Problem statement: From the records below, extract only the lines running from the line with "checks and output" to the line with "shown = obj.evaluated_get(depsgraph)", both lines included, reproducing them exactly.

>> START Record excerpts

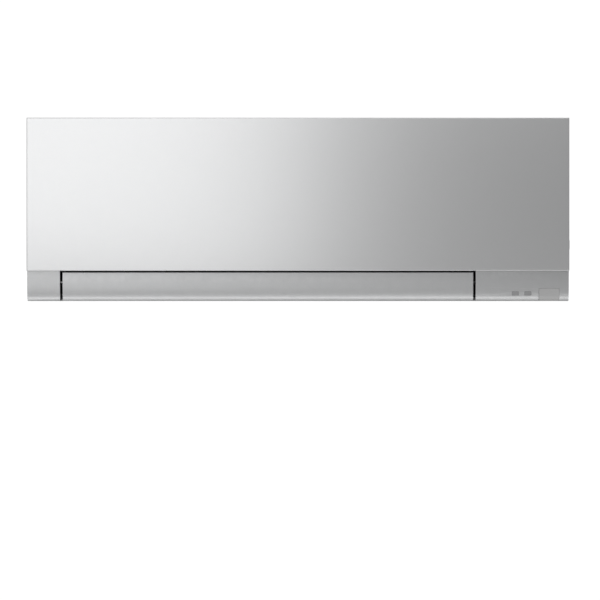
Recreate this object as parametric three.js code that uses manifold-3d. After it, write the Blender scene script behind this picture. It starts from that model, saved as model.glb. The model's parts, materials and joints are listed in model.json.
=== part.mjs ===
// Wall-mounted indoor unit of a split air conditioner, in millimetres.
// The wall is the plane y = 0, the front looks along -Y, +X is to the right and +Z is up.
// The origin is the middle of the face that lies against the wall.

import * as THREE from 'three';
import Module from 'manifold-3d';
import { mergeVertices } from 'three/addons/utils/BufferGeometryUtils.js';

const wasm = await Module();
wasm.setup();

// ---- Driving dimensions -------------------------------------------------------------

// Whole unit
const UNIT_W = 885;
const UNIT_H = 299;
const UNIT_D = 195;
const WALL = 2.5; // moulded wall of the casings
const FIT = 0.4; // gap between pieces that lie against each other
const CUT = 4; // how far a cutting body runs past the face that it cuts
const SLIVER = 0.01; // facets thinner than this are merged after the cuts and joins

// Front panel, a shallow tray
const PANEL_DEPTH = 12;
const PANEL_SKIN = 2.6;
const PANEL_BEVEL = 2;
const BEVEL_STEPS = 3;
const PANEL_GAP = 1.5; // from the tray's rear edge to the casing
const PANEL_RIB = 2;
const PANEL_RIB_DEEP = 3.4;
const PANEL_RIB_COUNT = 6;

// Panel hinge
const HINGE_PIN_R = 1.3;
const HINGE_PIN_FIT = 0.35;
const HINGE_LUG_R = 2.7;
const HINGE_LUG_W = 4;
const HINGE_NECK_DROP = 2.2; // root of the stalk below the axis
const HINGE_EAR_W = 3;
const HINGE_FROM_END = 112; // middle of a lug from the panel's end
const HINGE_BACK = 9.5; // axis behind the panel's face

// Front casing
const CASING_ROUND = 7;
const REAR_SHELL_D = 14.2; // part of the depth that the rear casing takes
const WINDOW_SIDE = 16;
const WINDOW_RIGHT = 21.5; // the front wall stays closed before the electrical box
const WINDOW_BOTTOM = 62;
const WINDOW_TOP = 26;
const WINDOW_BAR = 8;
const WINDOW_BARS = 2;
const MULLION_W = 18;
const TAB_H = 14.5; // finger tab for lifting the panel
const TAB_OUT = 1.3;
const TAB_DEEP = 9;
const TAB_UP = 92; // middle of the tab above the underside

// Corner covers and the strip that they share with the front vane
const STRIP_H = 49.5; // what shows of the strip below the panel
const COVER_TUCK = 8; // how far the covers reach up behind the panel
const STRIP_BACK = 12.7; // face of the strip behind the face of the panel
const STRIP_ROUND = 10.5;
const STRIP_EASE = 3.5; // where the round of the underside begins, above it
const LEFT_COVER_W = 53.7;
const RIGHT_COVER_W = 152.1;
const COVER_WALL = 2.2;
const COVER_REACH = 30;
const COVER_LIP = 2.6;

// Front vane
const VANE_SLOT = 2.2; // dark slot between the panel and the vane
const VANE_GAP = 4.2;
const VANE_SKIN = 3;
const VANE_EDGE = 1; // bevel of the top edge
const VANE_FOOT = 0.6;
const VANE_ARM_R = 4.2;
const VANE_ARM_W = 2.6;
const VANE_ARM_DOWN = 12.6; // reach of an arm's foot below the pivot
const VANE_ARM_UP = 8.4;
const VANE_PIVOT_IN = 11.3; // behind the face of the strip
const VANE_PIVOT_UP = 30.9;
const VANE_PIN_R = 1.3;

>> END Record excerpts
>> START Record excerpts

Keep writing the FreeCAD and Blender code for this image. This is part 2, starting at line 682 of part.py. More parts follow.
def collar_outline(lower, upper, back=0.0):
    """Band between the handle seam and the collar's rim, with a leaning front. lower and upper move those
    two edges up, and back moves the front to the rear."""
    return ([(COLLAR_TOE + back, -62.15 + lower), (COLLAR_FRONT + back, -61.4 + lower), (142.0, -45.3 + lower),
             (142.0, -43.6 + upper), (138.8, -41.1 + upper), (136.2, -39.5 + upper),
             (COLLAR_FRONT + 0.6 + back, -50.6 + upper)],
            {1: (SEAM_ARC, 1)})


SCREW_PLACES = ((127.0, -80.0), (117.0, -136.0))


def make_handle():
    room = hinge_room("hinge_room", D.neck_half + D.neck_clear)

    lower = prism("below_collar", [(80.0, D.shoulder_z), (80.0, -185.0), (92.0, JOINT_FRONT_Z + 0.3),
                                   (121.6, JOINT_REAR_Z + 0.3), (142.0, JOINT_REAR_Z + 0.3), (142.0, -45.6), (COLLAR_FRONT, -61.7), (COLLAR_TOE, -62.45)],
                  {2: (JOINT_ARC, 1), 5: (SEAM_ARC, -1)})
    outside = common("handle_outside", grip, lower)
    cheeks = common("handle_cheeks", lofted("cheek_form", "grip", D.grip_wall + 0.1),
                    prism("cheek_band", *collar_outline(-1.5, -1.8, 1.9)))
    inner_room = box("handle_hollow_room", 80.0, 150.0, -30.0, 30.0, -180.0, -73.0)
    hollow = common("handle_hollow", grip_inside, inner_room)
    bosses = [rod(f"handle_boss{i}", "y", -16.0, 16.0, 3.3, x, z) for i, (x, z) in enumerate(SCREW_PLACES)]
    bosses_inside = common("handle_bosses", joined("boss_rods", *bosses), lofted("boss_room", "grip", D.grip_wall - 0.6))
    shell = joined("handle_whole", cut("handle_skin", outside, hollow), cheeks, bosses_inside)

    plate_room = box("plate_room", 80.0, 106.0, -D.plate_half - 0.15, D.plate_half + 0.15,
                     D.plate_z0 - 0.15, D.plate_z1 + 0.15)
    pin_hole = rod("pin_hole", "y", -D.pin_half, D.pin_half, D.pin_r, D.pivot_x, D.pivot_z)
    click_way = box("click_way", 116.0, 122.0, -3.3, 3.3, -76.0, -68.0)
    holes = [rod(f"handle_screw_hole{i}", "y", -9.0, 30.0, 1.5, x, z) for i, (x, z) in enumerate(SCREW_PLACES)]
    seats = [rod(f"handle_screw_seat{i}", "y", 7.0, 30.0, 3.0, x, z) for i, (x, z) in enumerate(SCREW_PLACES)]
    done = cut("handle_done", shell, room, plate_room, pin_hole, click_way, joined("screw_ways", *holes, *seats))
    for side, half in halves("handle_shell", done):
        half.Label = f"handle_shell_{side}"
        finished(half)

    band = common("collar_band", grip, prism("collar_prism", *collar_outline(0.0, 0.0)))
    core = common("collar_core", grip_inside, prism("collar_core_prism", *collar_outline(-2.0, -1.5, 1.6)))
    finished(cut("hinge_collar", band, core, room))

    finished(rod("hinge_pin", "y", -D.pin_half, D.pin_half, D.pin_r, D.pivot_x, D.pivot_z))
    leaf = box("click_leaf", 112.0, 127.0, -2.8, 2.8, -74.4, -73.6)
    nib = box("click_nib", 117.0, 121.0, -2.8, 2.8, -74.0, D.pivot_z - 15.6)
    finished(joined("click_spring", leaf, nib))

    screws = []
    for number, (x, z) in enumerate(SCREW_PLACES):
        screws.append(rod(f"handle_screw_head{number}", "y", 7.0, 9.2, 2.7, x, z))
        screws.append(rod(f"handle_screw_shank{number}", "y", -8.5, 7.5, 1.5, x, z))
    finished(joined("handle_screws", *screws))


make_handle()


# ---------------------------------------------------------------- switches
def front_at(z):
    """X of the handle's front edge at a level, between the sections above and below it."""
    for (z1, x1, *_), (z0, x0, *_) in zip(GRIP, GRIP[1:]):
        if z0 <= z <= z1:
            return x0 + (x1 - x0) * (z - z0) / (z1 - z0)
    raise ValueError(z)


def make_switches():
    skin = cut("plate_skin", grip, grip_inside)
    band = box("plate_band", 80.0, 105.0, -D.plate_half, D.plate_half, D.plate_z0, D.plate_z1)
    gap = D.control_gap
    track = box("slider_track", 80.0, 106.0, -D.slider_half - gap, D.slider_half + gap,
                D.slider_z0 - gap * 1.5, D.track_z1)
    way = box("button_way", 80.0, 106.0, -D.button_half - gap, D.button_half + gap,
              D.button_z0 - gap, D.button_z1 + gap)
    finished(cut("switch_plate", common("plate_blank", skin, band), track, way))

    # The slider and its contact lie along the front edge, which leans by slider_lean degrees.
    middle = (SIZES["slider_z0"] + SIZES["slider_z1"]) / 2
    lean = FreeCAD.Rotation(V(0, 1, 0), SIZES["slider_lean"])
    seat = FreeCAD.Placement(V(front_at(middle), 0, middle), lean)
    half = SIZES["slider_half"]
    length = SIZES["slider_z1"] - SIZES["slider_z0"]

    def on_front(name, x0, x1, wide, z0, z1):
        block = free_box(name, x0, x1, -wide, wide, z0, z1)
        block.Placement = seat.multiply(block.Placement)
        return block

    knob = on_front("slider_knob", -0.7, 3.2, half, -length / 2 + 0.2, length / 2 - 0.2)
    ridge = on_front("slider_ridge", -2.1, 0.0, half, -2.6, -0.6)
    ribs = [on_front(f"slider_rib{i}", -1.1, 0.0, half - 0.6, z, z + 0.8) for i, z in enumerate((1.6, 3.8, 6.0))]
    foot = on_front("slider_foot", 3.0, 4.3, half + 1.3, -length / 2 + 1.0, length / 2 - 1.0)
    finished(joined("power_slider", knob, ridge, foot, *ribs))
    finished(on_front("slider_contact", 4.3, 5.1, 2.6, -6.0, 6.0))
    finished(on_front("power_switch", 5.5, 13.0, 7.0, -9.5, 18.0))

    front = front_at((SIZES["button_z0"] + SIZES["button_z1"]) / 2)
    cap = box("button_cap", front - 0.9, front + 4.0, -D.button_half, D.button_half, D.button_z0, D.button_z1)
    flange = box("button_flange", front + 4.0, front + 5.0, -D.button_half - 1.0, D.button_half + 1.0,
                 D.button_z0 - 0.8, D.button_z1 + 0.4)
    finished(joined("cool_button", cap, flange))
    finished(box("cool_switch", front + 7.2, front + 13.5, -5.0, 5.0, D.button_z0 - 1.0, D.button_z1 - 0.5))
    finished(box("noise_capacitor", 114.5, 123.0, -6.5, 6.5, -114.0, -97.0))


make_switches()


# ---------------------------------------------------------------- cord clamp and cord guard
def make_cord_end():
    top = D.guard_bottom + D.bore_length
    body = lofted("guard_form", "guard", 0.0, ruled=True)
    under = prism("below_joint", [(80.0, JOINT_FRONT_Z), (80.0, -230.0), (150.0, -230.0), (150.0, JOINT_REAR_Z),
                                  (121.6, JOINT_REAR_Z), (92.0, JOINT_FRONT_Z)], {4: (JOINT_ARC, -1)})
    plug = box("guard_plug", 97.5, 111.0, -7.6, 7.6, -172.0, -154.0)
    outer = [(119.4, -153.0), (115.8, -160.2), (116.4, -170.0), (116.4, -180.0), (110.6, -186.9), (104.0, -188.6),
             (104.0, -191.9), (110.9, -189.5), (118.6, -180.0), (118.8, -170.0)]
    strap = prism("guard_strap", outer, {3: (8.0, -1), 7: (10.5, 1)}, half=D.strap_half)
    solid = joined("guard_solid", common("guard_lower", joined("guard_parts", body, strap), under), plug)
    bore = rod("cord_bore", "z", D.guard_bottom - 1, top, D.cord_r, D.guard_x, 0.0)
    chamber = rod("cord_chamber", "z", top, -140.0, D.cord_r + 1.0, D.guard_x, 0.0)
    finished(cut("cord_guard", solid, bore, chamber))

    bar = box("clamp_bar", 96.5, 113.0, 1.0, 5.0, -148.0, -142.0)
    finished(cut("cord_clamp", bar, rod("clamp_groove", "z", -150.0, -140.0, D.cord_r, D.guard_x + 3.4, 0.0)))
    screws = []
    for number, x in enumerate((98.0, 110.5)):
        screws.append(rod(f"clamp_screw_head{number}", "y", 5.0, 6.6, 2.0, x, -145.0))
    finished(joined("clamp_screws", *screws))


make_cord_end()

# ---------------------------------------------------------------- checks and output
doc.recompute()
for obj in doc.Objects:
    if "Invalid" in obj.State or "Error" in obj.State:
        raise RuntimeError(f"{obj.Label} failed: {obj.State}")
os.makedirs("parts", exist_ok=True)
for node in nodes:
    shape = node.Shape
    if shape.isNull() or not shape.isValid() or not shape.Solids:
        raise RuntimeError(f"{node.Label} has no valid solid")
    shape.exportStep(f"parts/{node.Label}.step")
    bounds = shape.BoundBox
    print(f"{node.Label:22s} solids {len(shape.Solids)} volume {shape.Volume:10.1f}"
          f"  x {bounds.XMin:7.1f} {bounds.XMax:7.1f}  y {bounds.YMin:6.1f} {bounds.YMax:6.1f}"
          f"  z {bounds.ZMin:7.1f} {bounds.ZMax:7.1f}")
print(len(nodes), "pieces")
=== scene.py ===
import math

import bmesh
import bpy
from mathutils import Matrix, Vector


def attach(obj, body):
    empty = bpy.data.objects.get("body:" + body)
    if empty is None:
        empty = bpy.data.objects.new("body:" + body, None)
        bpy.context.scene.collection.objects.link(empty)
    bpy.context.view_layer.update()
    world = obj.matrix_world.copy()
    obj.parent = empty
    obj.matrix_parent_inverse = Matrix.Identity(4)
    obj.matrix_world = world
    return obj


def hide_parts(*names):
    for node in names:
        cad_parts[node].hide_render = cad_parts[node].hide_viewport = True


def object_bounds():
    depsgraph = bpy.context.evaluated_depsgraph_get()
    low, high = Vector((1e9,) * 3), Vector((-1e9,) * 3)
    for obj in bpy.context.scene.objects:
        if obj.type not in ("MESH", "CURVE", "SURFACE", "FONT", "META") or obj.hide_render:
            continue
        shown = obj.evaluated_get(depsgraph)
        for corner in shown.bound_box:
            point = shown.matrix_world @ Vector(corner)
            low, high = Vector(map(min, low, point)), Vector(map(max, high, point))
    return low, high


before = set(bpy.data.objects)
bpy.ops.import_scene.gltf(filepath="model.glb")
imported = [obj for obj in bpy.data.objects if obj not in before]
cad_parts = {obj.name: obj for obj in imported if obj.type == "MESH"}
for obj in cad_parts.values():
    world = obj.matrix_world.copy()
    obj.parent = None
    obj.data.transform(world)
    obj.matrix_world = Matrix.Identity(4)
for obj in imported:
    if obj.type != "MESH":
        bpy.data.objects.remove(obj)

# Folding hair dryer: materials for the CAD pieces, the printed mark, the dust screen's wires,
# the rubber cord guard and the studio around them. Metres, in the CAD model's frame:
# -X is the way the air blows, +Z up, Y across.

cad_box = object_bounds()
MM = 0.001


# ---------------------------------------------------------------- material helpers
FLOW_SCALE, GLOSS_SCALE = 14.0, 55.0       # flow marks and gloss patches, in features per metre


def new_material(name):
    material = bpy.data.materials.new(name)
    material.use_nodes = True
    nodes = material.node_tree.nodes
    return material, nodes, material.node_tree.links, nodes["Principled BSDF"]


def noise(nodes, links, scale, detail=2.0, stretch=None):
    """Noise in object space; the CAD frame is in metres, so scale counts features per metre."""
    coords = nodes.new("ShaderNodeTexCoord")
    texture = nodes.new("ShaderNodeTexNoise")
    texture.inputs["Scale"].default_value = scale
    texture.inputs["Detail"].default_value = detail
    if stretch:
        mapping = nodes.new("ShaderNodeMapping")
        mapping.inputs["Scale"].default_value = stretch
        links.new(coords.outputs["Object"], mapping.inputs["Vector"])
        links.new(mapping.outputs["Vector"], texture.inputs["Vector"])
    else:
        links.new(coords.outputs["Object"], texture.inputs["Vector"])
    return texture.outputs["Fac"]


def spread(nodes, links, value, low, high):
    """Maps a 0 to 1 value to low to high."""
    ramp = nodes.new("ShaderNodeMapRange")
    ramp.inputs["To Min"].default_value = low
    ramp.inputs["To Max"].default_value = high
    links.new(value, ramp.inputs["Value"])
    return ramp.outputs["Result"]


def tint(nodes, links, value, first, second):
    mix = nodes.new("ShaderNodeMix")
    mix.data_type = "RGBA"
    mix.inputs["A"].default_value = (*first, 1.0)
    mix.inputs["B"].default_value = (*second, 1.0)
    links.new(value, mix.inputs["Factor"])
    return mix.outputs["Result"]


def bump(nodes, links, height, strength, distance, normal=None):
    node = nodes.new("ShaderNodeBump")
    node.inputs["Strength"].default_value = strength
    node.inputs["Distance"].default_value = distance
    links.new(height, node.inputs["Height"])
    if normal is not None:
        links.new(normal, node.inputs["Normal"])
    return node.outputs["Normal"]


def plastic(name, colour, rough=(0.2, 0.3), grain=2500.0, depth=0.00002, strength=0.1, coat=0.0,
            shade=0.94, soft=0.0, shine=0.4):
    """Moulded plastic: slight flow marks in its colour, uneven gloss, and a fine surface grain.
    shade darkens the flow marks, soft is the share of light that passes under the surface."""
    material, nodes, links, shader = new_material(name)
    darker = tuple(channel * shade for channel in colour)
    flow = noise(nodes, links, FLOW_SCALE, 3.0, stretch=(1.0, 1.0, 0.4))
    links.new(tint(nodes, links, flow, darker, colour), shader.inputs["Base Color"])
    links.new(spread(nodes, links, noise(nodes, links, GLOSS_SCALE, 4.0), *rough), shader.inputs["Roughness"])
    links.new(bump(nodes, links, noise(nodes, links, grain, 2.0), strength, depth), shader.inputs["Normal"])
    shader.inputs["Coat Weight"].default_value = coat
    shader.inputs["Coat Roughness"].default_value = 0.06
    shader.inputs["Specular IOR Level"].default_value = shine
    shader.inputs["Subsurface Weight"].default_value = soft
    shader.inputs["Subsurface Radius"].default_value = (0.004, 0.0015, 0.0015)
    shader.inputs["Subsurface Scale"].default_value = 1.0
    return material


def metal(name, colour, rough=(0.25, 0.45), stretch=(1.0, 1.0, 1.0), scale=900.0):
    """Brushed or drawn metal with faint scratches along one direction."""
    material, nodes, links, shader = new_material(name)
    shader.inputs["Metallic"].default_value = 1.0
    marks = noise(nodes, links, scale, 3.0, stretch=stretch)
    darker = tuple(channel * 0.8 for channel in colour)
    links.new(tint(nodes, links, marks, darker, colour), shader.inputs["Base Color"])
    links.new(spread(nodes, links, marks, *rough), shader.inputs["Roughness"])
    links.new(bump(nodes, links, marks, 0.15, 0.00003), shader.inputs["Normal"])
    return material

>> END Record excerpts

Full response:
# ---------------------------------------------------------------- checks and output
doc.recompute()
for obj in doc.Objects:
    if "Invalid" in obj.State or "Error" in obj.State:
        raise RuntimeError(f"{obj.Label} failed: {obj.State}")
os.makedirs("parts", exist_ok=True)
for node in nodes:
    shape = node.Shape
    if shape.isNull() or not shape.isValid() or not shape.Solids:
        raise RuntimeError(f"{node.Label} has no valid solid")
    shape.exportStep(f"parts/{node.Label}.step")
    bounds = shape.BoundBox
    print(f"{node.Label:22s} solids {len(shape.Solids)} volume {shape.Volume:10.1f}"
          f"  x {bounds.XMin:7.1f} {bounds.XMax:7.1f}  y {bounds.YMin:6.1f} {bounds.YMax:6.1f}"
          f"  z {bounds.ZMin:7.1f} {bounds.ZMax:7.1f}")
print(len(nodes), "pieces")
=== scene.py ===
import math

import bmesh
import bpy
from mathutils import Matrix, Vector


def attach(obj, body):
    empty = bpy.data.objects.get("body:" + body)
    if empty is None:
        empty = bpy.data.objects.new("body:" + body, None)
        bpy.context.scene.collection.objects.link(empty)
    bpy.context.view_layer.update()
    world = obj.matrix_world.copy()
    obj.parent = empty
    obj.matrix_parent_inverse = Matrix.Identity(4)
    obj.matrix_world = world
    return obj


def hide_parts(*names):
    for node in names:
        cad_parts[node].hide_render = cad_parts[node].hide_viewport = True


def object_bounds():
    depsgraph = bpy.context.evaluated_depsgraph_get()
    low, high = Vector((1e9,) * 3), Vector((-1e9,) * 3)
    for obj in bpy.context.scene.objects:
        if obj.type not in ("MESH", "CURVE", "SURFACE", "FONT", "META") or obj.hide_render:
            continue
        shown = obj.evaluated_get(depsgraph)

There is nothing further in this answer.